When, as a public policy determination, the General Assembly decides to prescribe special evidentiary standards for proof of paternity, it knows how to do so. It did so when it enacted Code § 20-61.1. It did so again when it transported *459 the provisions of that section into Code § 64.1-5.2 governing descent and distribution. Acts 1978, c. 647. It could have done the same for purposes of the Workmen’s Compensation Act. It did not. For us to do so would be to rewrite Code § 65.1-66. Declining the invitation to invade the legislative domain, we hold that the evidentiary requirements of Code § 20-61.1 do not apply to the Workmen’s Compensation Act. [footnote omitted.]

Id. at 912, 266 S.E.2d at 87.

Applying the same rationale, we hold that, absent the presumption of legitimacy which attaches to a child born in wedlock, see Scott And Als v. Hillenberg And Als, 85 Va. 245, 7 S.E. 377 (1888), the standard of proof of paternity in a wrongful death case is proof by a preponderance of the evidence.

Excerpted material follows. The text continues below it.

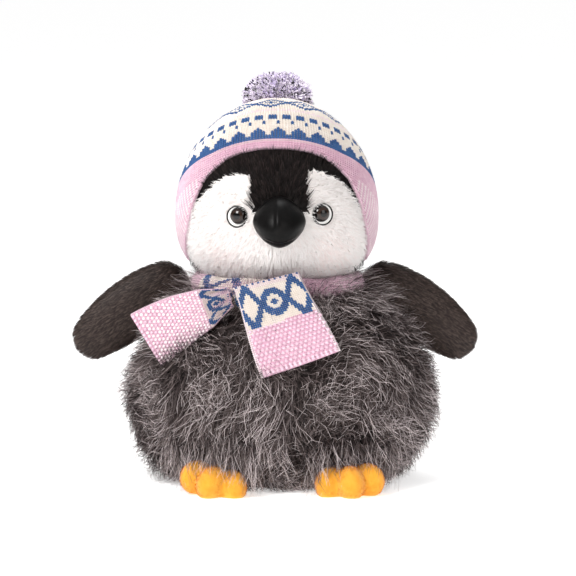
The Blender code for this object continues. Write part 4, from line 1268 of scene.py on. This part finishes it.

Even so, appellants argue that the appellee introduced no evidence of paternity except the envelope and the testimony concerning the decedent’s oral declarations; that such evidence should have been excluded as hearsay; and hence, that the appellee’s evidence was insufficient under any standard of proof. 1

We agree that testimony concerning extra-judicial declarations of paternity made, orally or in writing, by a putative father is hearsay when offered as proof of the truth of the fact declared. See generally, 5 Wigmore, Evidence § 1361 (Chadbourn rev. 1974); McCormick, Evidence § 246 (2d ed. 1972). Assuming such, the appellee says that the envelope and the testimony concerning the decedent’s oral declarations were properly admitted in evidence under the pedigree exception to the hearsay evidence rule.

An exception to the hearsay rule allows the factfinder to consider an out-of-court statement as proof of the fact asserted. The pedigree exception allows consideration of hearsay evidence regarding a person’s family relationship as proof of the existence of the relationship.